[Entries with model source code]

>> begin

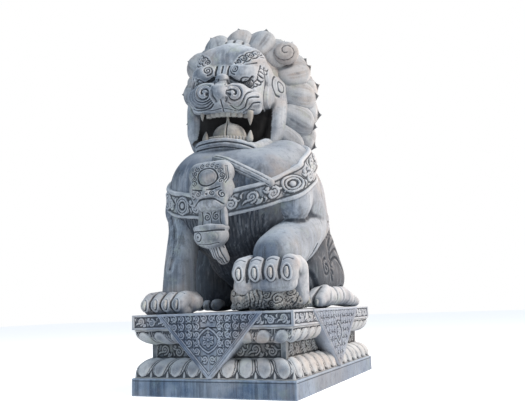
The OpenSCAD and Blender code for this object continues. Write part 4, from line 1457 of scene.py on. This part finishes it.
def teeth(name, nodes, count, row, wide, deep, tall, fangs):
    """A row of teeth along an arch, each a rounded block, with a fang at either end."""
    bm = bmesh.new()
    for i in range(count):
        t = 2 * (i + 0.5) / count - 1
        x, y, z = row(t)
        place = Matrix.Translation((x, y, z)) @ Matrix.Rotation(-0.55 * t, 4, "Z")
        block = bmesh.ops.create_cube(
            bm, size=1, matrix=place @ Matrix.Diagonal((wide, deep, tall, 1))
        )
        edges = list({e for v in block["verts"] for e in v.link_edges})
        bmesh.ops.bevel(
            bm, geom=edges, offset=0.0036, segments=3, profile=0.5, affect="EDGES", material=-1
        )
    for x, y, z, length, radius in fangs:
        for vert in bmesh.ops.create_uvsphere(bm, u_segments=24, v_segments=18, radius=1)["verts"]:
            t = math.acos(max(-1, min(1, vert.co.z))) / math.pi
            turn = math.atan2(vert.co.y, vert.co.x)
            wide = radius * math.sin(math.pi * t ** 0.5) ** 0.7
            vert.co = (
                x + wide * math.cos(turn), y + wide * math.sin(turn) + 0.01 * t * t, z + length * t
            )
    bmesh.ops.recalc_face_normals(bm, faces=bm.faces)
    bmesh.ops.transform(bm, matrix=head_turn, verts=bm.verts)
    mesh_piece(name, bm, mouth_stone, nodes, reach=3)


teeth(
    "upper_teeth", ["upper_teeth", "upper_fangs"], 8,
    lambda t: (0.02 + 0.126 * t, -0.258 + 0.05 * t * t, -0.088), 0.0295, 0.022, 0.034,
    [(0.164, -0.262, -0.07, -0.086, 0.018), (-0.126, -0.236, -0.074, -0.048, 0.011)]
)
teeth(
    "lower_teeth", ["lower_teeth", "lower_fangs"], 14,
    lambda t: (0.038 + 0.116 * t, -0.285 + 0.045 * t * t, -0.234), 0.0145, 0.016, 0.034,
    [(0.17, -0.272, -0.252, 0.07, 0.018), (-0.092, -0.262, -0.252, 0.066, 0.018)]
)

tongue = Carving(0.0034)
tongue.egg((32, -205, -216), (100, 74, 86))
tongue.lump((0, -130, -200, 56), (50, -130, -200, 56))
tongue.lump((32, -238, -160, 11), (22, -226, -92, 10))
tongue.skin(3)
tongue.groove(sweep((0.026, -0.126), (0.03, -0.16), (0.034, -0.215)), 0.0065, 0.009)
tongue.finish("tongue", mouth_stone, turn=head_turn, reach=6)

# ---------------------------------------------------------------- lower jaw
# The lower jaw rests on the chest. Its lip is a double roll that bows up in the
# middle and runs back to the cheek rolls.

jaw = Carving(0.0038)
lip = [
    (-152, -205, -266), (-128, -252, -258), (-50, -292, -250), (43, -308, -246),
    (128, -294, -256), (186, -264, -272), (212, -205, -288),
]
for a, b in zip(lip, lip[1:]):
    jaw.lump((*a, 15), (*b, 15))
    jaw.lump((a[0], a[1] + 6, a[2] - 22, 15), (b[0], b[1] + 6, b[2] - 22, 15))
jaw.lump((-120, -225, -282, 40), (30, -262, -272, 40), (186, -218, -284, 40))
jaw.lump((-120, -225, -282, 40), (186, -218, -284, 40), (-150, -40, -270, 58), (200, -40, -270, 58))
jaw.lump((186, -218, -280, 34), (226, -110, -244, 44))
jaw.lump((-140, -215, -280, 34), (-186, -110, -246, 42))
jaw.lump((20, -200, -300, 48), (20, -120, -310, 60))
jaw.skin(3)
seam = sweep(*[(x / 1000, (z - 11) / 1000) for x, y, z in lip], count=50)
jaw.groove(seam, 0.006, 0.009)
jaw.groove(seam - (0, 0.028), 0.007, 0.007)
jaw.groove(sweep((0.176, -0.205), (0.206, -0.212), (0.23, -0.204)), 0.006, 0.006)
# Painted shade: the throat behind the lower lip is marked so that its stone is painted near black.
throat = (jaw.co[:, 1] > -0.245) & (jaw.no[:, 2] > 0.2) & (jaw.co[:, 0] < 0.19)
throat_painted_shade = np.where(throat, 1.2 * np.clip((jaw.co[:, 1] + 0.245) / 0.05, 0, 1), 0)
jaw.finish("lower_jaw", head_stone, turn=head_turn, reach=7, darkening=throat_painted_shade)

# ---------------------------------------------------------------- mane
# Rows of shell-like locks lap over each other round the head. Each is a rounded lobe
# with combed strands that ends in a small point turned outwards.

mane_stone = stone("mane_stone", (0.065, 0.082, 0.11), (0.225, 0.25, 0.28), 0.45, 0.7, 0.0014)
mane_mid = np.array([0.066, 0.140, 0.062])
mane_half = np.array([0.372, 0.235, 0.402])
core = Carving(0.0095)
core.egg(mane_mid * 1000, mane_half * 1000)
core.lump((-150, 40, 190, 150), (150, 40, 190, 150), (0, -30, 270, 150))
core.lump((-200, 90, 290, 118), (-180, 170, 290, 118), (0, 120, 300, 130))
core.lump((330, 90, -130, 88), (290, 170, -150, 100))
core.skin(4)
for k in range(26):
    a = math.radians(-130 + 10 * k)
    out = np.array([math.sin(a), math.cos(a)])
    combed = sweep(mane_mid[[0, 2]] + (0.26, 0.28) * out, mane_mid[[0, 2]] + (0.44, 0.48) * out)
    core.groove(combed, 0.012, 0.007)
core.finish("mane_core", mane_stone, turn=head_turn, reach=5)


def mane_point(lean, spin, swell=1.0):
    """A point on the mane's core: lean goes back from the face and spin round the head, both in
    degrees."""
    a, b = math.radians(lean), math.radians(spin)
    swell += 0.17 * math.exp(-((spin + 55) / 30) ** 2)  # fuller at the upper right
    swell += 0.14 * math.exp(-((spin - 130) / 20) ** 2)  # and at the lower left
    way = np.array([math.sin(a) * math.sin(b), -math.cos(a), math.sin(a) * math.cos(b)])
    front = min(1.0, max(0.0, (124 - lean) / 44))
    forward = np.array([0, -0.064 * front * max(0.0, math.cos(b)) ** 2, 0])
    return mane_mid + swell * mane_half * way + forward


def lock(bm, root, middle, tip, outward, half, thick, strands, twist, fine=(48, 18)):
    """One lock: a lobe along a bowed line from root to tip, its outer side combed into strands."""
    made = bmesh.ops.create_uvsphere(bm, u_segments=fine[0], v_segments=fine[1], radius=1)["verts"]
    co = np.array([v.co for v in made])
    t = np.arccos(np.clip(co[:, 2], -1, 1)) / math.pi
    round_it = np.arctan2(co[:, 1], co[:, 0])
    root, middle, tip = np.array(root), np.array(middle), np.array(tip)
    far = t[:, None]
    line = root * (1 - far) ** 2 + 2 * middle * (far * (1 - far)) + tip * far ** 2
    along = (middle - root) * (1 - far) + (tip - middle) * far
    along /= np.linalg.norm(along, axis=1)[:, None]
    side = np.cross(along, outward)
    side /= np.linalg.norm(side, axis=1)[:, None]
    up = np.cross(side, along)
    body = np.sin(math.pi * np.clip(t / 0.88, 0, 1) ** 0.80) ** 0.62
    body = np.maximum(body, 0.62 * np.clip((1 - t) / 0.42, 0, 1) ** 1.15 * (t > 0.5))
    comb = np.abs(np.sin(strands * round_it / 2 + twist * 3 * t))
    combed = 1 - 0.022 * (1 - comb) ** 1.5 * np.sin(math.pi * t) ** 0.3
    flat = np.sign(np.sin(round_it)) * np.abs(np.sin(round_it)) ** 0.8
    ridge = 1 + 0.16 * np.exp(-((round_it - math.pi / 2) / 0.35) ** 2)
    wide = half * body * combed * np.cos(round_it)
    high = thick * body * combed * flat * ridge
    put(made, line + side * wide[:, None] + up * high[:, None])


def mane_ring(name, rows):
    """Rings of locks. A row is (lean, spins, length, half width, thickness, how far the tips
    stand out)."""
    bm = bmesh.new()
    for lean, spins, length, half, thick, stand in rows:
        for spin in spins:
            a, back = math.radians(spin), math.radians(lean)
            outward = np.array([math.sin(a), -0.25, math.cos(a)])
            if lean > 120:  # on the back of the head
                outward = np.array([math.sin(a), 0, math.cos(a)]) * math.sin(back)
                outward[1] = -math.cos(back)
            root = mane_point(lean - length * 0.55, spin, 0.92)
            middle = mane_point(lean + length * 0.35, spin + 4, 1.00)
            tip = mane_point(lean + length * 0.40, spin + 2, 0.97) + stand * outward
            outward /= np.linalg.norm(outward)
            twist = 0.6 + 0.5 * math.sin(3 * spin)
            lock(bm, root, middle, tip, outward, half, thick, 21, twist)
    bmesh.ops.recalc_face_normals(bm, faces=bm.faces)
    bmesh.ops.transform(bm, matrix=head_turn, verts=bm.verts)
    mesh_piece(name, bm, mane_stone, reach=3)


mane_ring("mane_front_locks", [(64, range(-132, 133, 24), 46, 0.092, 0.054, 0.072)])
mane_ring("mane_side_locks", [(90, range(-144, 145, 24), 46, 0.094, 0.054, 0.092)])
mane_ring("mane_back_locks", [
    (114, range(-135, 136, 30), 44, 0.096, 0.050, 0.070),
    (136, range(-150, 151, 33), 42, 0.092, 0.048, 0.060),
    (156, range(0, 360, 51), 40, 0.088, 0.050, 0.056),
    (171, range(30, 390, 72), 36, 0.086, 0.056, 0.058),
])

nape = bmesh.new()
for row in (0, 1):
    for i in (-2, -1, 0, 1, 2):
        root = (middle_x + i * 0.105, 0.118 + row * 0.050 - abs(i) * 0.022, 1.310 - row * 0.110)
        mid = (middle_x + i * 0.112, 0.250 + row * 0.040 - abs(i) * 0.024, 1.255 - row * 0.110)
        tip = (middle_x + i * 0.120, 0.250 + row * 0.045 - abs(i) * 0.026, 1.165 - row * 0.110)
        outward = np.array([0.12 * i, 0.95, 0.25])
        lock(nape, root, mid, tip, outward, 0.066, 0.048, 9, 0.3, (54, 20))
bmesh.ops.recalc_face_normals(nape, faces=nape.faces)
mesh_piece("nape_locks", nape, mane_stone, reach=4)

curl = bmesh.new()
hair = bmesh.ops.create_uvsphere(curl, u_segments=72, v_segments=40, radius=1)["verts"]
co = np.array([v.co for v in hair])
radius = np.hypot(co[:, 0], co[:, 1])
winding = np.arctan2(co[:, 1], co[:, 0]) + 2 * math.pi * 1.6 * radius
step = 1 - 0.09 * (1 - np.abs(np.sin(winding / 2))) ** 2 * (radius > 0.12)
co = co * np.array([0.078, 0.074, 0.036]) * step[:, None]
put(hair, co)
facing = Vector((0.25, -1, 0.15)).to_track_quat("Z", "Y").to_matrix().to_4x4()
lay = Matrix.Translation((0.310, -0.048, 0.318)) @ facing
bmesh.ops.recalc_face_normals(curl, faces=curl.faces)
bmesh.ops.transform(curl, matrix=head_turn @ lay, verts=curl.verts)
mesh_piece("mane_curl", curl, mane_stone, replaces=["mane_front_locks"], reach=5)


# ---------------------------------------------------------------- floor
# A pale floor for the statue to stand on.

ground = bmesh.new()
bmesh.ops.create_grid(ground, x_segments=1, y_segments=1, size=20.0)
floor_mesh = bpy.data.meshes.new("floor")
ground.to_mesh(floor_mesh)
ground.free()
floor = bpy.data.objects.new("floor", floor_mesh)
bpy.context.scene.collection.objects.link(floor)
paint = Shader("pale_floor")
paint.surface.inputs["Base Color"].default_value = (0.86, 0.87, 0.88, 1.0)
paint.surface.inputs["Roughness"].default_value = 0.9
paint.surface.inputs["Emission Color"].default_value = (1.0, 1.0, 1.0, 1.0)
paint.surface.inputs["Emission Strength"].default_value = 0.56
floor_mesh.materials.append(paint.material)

>> end
>> begin

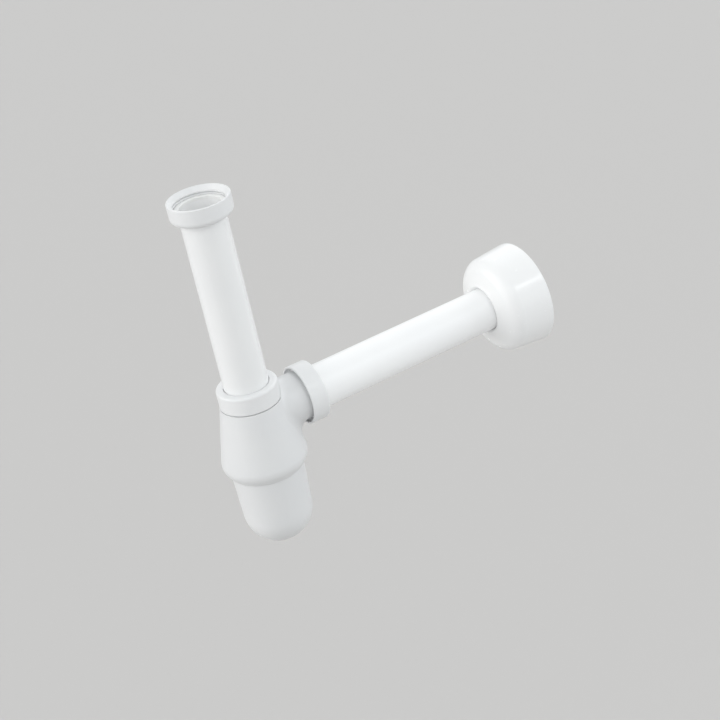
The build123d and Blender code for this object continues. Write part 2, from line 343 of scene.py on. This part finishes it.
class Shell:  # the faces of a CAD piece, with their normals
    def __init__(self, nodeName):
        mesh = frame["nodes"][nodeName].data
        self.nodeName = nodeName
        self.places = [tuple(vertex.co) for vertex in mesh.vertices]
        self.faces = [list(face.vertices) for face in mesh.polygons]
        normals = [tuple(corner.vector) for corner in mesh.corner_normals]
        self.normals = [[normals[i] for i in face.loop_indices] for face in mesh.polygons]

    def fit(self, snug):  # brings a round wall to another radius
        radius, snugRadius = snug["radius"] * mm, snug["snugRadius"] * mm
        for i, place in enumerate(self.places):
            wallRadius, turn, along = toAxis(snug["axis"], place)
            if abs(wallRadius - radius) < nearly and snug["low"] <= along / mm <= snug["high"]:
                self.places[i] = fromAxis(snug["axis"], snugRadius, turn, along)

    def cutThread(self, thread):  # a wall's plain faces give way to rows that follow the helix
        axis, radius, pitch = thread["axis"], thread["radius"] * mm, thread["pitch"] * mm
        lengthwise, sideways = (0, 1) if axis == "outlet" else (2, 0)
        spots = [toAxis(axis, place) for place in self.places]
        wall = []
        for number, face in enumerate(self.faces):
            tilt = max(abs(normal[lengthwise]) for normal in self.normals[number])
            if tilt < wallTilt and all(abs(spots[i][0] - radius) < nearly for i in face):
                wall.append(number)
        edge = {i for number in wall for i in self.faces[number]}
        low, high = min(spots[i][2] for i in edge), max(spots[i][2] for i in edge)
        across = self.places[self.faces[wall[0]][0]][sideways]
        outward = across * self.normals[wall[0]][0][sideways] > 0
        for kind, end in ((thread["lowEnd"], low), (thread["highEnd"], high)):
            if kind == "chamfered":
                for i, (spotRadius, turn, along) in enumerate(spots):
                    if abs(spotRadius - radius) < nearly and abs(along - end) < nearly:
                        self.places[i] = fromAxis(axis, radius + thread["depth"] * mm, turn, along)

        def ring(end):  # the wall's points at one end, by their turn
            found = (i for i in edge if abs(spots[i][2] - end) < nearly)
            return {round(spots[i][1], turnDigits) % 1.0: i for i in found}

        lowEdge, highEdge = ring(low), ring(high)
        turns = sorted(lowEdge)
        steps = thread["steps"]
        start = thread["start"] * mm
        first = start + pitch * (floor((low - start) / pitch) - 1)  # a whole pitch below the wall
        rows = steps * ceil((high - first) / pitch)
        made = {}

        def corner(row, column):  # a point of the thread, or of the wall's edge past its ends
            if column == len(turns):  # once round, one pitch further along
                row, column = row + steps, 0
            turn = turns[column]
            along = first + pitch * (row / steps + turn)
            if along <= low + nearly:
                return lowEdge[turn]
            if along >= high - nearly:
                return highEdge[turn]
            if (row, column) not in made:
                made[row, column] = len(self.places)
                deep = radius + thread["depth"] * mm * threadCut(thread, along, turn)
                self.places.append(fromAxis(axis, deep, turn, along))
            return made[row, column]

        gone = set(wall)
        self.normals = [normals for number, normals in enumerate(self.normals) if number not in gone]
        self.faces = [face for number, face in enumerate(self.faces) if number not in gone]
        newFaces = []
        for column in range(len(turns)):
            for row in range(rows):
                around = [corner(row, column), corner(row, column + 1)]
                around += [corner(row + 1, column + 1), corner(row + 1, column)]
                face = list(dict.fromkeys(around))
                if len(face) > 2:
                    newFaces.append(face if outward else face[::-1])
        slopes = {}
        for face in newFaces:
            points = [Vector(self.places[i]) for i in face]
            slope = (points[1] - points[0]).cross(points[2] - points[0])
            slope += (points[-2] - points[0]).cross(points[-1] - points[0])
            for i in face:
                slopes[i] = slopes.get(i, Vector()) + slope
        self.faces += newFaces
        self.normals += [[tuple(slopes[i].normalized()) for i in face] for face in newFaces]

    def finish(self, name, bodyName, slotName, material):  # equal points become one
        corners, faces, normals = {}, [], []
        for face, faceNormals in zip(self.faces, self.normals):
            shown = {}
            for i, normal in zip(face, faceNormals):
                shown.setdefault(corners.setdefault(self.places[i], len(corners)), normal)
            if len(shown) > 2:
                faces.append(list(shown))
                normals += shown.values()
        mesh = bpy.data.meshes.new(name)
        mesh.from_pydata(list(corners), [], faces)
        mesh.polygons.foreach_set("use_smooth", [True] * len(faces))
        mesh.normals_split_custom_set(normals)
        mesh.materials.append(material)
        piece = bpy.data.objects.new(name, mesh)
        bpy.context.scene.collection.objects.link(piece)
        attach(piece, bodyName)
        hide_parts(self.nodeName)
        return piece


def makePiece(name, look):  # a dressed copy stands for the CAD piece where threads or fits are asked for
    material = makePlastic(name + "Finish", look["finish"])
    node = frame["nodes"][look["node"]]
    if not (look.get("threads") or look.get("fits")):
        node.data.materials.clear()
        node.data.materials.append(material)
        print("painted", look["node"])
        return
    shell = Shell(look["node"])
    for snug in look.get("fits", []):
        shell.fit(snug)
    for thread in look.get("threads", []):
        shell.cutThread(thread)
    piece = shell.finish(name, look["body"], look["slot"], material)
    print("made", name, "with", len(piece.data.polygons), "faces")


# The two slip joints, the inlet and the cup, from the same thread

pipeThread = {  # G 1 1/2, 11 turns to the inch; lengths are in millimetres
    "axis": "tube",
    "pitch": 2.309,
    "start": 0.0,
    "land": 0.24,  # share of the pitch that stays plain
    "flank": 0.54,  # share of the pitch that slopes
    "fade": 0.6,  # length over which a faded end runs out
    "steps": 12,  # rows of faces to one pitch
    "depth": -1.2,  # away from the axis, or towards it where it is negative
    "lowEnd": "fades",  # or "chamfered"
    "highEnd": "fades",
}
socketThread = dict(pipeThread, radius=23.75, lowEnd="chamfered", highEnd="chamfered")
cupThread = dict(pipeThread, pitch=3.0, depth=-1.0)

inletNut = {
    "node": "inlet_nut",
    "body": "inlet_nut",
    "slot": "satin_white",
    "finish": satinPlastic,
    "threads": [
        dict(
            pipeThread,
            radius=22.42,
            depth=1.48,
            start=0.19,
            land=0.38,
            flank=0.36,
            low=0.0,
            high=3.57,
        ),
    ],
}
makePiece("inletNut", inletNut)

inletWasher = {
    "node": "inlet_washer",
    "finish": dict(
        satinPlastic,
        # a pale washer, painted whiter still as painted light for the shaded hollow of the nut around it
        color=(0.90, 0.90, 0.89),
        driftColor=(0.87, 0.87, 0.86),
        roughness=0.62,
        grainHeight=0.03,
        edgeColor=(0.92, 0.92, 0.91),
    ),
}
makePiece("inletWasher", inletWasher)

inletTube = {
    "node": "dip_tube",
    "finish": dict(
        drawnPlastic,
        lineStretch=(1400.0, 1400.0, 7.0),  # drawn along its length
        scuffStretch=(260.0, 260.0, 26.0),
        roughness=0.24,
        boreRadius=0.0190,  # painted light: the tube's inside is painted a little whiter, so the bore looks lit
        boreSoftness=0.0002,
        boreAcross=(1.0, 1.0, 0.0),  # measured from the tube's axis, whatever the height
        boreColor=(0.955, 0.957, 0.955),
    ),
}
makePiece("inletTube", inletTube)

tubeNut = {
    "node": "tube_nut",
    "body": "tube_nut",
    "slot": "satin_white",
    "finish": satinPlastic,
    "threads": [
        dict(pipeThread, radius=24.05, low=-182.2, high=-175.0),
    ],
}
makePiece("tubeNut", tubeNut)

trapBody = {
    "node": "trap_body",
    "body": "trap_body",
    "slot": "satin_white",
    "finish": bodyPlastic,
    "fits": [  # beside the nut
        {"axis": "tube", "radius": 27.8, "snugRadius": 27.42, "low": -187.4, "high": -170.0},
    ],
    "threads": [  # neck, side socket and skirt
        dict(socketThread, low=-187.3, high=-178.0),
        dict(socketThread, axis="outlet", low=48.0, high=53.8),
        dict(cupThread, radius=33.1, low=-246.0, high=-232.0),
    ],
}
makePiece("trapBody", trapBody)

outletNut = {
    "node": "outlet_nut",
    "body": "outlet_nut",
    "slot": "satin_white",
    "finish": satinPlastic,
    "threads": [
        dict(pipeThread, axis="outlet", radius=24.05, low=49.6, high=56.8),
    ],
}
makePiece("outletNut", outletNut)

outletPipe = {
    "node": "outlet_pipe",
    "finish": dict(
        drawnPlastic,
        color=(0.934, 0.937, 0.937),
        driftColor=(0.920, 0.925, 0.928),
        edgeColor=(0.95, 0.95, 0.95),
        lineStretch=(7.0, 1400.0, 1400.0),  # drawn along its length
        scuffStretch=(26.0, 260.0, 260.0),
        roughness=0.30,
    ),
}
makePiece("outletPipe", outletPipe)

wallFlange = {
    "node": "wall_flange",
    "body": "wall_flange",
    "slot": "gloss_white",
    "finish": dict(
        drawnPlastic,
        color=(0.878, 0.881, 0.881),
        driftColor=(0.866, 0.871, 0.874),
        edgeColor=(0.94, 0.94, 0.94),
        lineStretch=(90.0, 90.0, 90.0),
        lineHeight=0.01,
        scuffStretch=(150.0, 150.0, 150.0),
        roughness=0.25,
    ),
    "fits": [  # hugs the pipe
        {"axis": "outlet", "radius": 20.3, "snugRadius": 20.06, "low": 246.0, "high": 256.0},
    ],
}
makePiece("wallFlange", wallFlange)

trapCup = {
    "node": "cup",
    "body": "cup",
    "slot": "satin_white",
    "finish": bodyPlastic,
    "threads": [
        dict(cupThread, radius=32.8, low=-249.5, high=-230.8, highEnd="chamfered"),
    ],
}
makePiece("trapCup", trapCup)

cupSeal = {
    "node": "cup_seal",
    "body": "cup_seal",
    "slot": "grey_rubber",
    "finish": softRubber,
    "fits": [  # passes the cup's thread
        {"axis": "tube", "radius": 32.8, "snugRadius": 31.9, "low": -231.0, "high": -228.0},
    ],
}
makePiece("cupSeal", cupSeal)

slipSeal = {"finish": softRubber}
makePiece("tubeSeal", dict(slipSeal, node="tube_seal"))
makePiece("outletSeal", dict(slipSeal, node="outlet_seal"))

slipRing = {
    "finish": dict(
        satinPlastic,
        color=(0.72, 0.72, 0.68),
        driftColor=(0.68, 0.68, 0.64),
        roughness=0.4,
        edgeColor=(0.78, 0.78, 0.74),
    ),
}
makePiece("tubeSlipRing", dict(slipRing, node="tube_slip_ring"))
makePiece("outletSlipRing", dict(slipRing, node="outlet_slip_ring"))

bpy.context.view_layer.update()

>> end

TASK OBJECTIVE> Your output shall consist solely of the lines from the line with "hide_parts(self.nodeName)" to the line with "cupThread = dict(pipeThread, pitch=3.0, depth=-1.0)", reproduced exactly, both ends included.

FINAL RESULT>
        hide_parts(self.nodeName)
        return piece


def makePiece(name, look):  # a dressed copy stands for the CAD piece where threads or fits are asked for
    material = makePlastic(name + "Finish", look["finish"])
    node = frame["nodes"][look["node"]]
    if not (look.get("threads") or look.get("fits")):
        node.data.materials.clear()
        node.data.materials.append(material)
        print("painted", look["node"])
        return
    shell = Shell(look["node"])
    for snug in look.get("fits", []):
        shell.fit(snug)
    for thread in look.get("threads", []):
        shell.cutThread(thread)
    piece = shell.finish(name, look["body"], look["slot"], material)
    print("made", name, "with", len(piece.data.polygons), "faces")


# The two slip joints, the inlet and the cup, from the same thread

pipeThread = {  # G 1 1/2, 11 turns to the inch; lengths are in millimetres
    "axis": "tube",
    "pitch": 2.309,
    "start": 0.0,
    "land": 0.24,  # share of the pitch that stays plain
    "flank": 0.54,  # share of the pitch that slopes
    "fade": 0.6,  # length over which a faded end runs out
    "steps": 12,  # rows of faces to one pitch
    "depth": -1.2,  # away from the axis, or towards it where it is negative
    "lowEnd": "fades",  # or "chamfered"
    "highEnd": "fades",
}
socketThread = dict(pipeThread, radius=23.75, lowEnd="chamfered", highEnd="chamfered")
cupThread = dict(pipeThread, pitch=3.0, depth=-1.0)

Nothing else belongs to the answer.